**Given instruction**: Copy out each line of the data holding "parts".

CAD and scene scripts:
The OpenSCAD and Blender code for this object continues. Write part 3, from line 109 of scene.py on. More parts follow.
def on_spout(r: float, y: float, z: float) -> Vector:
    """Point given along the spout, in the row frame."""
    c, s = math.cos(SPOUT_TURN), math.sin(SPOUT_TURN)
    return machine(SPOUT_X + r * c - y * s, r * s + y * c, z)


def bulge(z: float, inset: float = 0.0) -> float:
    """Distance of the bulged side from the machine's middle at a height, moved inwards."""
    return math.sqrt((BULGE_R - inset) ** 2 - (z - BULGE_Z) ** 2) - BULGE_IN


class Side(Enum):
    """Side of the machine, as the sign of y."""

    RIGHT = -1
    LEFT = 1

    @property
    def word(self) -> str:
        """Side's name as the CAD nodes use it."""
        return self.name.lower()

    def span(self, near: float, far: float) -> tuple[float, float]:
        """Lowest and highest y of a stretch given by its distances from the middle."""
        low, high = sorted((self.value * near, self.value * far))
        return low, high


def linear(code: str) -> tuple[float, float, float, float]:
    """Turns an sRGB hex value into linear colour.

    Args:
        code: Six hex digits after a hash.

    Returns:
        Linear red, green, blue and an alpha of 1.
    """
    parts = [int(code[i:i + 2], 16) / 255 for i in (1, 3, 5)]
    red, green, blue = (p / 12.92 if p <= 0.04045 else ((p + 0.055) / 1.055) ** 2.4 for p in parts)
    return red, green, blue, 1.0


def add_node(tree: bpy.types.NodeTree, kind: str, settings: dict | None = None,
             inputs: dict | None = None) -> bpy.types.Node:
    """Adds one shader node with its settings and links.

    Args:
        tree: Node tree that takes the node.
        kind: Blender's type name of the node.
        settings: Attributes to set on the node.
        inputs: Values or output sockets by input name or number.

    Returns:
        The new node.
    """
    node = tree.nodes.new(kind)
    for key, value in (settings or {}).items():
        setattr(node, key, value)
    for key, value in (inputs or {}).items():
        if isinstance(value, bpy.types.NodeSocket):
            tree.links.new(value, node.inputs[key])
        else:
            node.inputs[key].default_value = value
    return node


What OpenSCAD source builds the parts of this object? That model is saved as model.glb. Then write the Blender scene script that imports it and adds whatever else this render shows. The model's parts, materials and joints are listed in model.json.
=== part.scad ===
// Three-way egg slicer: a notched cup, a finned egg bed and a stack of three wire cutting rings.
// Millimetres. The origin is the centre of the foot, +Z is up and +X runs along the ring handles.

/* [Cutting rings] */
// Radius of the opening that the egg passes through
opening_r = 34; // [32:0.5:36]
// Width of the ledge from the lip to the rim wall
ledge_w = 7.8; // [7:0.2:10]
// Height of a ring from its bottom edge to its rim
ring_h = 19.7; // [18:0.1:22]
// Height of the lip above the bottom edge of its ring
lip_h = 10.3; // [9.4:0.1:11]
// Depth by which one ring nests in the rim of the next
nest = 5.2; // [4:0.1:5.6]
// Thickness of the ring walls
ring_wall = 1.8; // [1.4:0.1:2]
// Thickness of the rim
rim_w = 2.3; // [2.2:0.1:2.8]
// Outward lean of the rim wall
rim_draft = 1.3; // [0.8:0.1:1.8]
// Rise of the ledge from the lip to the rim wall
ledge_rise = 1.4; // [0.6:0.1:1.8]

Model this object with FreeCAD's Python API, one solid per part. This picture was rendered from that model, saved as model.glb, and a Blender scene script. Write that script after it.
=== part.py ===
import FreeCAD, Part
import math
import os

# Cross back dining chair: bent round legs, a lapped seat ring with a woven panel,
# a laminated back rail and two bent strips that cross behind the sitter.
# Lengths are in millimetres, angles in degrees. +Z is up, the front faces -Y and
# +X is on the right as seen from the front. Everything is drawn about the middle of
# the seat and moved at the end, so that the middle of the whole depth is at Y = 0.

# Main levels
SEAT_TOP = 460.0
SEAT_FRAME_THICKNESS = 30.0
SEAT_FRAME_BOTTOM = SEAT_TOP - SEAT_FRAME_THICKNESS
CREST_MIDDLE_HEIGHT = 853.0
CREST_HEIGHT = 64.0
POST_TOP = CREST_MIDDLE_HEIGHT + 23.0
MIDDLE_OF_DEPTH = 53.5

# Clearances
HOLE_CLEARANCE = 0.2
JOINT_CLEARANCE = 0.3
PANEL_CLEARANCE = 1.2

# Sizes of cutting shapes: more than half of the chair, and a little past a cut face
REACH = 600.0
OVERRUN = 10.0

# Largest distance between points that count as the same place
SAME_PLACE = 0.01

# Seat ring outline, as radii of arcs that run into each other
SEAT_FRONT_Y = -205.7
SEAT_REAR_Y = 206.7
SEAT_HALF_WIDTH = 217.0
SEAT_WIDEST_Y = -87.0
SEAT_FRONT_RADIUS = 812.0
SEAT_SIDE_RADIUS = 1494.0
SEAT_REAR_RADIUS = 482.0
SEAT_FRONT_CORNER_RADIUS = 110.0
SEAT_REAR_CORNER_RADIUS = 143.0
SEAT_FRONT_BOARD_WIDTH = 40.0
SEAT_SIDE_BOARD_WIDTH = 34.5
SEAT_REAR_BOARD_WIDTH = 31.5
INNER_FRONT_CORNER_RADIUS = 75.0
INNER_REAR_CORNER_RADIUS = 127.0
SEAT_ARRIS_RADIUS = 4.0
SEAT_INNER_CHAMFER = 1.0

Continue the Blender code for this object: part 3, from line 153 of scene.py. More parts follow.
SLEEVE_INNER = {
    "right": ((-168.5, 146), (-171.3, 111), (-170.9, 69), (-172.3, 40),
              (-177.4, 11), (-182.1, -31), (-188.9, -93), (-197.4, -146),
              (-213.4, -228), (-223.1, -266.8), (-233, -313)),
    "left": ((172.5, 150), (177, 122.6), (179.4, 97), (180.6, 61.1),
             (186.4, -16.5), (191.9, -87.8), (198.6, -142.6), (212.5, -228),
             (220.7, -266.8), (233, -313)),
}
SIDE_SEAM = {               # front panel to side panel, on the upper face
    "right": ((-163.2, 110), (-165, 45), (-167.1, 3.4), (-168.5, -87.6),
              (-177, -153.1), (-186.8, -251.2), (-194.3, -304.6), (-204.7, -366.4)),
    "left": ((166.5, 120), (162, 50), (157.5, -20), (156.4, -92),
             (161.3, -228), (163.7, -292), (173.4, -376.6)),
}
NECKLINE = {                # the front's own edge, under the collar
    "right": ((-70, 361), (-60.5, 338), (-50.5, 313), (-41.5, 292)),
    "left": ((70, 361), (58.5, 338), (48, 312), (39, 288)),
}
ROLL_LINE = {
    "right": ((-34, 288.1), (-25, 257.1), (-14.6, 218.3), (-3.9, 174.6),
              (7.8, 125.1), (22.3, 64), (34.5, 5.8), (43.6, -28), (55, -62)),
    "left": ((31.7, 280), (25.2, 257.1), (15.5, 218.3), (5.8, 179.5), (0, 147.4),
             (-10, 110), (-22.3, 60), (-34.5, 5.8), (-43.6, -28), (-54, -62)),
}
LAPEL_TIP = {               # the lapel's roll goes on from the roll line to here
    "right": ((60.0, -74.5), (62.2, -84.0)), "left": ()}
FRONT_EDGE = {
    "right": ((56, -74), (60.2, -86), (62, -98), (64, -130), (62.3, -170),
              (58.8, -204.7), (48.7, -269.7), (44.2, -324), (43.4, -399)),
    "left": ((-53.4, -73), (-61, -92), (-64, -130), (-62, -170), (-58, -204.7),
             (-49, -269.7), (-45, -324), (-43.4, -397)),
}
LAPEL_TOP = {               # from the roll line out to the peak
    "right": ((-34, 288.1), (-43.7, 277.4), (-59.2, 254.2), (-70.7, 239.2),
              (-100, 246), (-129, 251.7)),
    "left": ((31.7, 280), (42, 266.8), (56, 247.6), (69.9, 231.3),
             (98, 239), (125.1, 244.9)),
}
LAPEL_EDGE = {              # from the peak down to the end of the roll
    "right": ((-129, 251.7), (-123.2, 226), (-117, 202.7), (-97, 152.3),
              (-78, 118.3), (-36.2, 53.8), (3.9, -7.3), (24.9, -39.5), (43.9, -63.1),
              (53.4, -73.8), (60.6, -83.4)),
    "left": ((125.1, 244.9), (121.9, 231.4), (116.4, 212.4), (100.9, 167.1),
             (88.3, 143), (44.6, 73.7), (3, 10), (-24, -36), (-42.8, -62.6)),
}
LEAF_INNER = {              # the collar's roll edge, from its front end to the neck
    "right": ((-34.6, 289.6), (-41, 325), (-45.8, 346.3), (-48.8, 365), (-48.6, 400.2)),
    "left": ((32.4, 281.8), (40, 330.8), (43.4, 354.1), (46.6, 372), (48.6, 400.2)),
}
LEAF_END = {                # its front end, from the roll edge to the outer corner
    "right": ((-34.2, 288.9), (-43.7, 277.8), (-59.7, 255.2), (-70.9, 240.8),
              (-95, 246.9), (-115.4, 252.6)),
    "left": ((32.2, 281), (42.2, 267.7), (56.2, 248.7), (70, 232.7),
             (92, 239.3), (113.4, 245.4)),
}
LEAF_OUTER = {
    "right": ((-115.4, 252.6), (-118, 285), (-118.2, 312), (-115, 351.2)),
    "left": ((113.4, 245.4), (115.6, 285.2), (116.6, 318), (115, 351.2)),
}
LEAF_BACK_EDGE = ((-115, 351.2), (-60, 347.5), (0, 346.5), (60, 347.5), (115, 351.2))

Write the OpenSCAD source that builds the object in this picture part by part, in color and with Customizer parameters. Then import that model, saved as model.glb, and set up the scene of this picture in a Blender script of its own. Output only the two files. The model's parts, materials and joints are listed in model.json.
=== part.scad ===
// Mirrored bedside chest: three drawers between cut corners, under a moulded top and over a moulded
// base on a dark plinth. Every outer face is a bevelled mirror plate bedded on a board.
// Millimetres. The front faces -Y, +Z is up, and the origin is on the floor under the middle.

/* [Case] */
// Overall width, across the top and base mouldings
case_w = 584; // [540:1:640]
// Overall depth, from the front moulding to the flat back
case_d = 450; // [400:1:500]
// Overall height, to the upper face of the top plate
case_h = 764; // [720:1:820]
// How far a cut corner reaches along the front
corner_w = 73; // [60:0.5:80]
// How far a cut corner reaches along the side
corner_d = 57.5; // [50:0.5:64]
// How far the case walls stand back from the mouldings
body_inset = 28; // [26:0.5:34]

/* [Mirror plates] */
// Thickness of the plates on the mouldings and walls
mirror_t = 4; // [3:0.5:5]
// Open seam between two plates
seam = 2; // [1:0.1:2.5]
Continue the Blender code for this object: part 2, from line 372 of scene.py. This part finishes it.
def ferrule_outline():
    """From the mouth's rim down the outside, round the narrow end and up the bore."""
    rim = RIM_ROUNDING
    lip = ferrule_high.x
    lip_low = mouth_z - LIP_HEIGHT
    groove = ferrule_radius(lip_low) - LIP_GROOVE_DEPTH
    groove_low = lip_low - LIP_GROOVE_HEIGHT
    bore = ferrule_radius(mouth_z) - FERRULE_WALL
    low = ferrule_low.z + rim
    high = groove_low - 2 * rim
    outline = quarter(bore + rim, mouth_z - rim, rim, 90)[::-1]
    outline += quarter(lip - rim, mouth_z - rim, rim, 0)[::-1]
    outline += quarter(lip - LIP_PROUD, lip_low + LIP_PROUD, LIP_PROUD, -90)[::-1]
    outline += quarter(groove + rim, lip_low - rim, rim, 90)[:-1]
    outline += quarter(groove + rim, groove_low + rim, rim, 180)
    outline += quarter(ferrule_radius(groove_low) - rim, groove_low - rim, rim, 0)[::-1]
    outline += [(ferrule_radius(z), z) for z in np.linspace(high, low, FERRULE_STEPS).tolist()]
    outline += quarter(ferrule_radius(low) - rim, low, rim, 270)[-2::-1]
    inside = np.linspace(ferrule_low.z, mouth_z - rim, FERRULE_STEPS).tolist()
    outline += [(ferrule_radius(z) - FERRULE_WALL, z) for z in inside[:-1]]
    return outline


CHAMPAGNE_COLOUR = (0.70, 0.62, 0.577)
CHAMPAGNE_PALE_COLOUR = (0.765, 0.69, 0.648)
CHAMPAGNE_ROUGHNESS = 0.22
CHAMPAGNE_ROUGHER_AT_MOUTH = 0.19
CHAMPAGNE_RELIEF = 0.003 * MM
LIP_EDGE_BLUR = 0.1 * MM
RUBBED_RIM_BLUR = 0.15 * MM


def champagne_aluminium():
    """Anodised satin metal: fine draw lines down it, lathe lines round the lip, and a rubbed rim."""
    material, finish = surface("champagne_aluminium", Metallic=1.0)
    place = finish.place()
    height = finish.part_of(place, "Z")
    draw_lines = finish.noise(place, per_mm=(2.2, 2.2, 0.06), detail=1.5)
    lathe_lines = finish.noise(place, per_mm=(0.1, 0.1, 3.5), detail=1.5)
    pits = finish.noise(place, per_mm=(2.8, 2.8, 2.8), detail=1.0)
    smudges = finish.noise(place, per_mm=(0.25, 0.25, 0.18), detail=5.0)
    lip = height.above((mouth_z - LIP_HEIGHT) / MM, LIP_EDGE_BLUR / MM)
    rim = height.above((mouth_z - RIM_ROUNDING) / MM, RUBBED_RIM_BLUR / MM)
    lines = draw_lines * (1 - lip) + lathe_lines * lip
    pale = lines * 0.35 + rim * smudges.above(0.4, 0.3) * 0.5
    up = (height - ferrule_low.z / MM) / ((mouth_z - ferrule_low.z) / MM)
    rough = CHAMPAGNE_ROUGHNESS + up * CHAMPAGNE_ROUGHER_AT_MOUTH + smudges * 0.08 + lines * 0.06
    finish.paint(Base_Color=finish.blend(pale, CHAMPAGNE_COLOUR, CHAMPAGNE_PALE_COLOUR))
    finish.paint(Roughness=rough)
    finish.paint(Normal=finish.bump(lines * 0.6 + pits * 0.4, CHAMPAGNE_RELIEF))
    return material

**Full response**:
The OpenSCAD and Blender code for this object continues. Write part 3, from line 109 of scene.py on. More parts follow.
    parts = [int(code[i:i + 2], 16) / 255 for i in (1, 3, 5)]
    red, green, blue = (p / 12.92 if p <= 0.04045 else ((p + 0.055) / 1.055) ** 2.4 for p in parts)
What OpenSCAD source builds the parts of this object? That model is saved as model.glb. Then write the Blender scene script that imports it and adds whatever else this render shows. The model's parts, materials and joints are listed in model.json.
Continue the Blender code for this object: part 3, from line 153 of scene.py. More parts follow.
Write the OpenSCAD source that builds the object in this picture part by part, in color and with Customizer parameters. Then import that model, saved as model.glb, and set up the scene of this picture in a Blender script of its own. Output only the two files. The model's parts, materials and joints are listed in model.json.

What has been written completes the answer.